[Task statement] Write out, word for word, only the data from its first line to the line containing "return TRAIL +".

[Data extract]
----
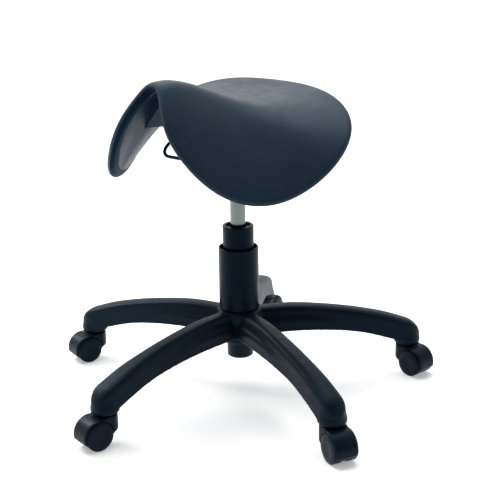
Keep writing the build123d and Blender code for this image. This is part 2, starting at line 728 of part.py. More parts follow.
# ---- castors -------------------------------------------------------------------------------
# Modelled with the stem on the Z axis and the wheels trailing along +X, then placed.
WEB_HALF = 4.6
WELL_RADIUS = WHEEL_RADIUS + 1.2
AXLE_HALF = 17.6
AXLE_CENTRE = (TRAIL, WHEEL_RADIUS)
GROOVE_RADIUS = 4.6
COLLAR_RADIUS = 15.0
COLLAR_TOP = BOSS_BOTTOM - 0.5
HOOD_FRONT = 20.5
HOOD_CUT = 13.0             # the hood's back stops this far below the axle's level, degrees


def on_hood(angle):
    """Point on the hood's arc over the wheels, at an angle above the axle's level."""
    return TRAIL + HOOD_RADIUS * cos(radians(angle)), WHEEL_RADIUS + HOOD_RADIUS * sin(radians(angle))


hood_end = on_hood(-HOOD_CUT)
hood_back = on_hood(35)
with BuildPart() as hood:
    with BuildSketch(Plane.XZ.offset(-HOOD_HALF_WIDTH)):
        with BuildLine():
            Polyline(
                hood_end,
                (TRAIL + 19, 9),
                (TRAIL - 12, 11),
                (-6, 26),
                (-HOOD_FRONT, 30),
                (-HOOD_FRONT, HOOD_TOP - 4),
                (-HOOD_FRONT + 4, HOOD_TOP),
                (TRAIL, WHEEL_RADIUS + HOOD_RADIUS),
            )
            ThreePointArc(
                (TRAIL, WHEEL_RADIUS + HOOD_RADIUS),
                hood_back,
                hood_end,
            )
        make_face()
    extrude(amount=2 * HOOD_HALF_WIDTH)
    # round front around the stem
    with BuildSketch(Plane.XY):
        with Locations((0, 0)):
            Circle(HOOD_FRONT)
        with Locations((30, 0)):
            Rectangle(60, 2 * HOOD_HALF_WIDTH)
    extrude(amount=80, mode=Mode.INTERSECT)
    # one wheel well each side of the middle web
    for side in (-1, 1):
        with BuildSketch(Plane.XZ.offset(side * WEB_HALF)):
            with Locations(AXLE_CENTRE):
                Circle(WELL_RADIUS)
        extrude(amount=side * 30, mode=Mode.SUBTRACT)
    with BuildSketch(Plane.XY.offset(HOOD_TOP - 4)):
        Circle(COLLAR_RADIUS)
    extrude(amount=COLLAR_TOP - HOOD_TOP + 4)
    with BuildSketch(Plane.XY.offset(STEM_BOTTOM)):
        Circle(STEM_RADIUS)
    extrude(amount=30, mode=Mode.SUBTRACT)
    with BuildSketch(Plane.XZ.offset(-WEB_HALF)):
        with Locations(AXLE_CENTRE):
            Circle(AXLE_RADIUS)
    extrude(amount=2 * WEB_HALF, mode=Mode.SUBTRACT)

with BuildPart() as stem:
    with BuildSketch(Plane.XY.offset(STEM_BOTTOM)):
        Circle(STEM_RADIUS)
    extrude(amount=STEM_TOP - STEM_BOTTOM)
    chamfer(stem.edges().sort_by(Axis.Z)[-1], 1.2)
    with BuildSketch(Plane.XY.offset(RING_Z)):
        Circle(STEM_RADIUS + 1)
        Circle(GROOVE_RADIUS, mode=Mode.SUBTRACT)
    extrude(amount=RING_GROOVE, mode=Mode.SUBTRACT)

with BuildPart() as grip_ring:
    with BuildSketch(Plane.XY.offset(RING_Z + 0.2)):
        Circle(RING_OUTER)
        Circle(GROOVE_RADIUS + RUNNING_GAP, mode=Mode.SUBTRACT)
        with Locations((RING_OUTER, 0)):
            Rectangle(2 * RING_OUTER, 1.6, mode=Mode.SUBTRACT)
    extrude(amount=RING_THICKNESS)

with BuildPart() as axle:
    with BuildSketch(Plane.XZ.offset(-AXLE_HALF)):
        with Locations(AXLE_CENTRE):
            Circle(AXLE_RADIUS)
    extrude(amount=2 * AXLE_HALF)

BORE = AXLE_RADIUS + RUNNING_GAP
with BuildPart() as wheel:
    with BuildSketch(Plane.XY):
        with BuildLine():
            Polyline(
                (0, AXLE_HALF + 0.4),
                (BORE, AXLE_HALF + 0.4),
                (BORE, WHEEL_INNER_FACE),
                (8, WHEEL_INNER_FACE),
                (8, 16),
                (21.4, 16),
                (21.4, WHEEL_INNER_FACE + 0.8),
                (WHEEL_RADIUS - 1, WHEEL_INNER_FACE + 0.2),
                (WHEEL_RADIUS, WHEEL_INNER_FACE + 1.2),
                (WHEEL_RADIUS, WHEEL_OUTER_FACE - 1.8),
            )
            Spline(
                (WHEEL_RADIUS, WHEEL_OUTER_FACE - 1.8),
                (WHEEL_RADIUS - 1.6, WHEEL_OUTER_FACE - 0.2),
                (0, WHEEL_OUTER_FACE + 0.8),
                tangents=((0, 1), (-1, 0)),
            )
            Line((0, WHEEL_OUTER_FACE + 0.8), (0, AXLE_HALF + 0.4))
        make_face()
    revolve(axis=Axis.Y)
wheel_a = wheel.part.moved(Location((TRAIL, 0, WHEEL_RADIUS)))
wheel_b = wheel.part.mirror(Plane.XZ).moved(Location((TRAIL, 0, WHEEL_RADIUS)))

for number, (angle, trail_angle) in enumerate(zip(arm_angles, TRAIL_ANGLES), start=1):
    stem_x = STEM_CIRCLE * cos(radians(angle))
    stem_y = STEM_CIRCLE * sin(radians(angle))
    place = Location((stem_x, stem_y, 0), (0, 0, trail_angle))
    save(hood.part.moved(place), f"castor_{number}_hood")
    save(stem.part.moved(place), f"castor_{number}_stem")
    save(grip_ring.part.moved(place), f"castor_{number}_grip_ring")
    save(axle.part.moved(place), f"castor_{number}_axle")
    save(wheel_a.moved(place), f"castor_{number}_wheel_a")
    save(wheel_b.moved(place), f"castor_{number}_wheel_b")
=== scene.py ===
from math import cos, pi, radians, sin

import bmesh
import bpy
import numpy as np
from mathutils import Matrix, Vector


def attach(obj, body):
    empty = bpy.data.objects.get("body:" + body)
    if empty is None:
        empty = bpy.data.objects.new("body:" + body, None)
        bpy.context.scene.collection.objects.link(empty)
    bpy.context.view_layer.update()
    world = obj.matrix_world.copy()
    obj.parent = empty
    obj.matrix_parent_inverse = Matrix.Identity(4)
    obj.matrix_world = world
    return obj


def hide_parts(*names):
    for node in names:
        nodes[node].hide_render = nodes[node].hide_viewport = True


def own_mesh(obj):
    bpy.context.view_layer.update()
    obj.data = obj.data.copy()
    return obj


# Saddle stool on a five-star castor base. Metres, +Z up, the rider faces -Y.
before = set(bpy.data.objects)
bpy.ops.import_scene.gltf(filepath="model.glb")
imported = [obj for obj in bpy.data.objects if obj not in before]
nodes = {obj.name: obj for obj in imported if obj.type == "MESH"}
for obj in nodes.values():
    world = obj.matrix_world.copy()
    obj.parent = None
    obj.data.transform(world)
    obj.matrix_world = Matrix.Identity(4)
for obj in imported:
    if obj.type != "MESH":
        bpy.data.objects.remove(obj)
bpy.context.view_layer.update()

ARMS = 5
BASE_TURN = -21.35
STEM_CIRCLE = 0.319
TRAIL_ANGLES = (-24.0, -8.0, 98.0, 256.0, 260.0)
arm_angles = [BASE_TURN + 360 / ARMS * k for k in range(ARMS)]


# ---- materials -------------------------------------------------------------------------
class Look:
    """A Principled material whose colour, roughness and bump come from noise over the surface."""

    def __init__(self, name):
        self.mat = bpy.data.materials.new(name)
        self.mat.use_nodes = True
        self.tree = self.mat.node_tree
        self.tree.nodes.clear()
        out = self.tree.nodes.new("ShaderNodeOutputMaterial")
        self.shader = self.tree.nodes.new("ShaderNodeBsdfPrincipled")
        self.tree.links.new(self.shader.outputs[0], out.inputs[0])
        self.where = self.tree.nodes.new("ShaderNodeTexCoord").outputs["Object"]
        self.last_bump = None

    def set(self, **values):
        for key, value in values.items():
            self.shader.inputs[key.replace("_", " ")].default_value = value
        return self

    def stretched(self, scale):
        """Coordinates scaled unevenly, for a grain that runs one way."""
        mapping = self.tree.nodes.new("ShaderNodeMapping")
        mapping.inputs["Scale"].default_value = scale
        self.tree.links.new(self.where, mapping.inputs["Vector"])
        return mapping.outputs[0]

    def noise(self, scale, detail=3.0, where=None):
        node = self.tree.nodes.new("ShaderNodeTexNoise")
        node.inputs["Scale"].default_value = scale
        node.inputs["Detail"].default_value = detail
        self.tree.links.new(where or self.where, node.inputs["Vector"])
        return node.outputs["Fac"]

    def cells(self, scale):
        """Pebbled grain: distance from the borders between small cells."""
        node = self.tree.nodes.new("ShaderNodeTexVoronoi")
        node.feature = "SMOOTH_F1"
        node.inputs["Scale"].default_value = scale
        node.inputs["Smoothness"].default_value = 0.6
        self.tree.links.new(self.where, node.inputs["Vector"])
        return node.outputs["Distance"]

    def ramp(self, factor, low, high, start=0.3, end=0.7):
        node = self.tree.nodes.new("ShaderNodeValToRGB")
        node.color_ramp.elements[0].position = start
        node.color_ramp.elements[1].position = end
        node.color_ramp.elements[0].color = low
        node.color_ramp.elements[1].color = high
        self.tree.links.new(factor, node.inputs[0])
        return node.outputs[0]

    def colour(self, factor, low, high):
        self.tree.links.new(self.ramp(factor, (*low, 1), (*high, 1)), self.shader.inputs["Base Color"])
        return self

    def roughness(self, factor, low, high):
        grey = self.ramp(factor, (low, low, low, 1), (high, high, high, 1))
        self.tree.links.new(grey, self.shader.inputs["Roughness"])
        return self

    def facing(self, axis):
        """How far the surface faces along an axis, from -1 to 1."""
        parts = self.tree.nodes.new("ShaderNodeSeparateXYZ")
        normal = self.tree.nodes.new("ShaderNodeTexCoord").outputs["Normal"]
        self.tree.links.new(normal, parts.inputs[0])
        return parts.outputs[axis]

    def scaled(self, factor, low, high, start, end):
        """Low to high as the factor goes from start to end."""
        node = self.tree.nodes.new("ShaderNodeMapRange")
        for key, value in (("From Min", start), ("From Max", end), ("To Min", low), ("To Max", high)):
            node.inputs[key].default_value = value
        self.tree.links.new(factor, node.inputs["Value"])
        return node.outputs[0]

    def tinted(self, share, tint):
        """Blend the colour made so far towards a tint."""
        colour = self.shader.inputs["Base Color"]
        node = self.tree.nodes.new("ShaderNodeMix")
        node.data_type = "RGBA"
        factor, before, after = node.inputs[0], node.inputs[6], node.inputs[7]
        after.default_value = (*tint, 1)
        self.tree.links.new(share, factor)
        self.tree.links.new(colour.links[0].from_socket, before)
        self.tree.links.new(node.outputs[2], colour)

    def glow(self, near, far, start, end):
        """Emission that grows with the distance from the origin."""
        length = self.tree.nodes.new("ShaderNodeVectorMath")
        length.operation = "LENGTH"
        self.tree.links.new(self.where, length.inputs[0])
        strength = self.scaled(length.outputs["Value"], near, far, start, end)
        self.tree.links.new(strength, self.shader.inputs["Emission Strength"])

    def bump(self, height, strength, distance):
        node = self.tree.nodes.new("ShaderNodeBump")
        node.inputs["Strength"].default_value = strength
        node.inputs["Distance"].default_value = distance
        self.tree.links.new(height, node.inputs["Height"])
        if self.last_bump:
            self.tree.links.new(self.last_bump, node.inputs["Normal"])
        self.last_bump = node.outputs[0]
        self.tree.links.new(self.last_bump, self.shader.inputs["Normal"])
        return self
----
[Expected answer]
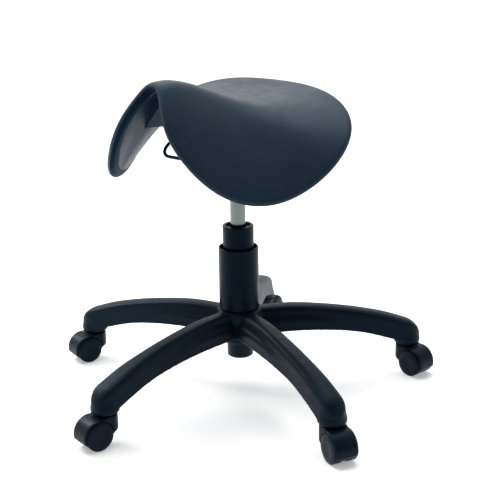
Keep writing the build123d and Blender code for this image. This is part 2, starting at line 728 of part.py. More parts follow.
# ---- castors -------------------------------------------------------------------------------
# Modelled with the stem on the Z axis and the wheels trailing along +X, then placed.
WEB_HALF = 4.6
WELL_RADIUS = WHEEL_RADIUS + 1.2
AXLE_HALF = 17.6
AXLE_CENTRE = (TRAIL, WHEEL_RADIUS)
GROOVE_RADIUS = 4.6
COLLAR_RADIUS = 15.0
COLLAR_TOP = BOSS_BOTTOM - 0.5
HOOD_FRONT = 20.5
HOOD_CUT = 13.0             # the hood's back stops this far below the axle's level, degrees


def on_hood(angle):
    """Point on the hood's arc over the wheels, at an angle above the axle's level."""
    return TRAIL + HOOD_RADIUS * cos(radians(angle)), WHEEL_RADIUS + HOOD_RADIUS * sin(radians(angle))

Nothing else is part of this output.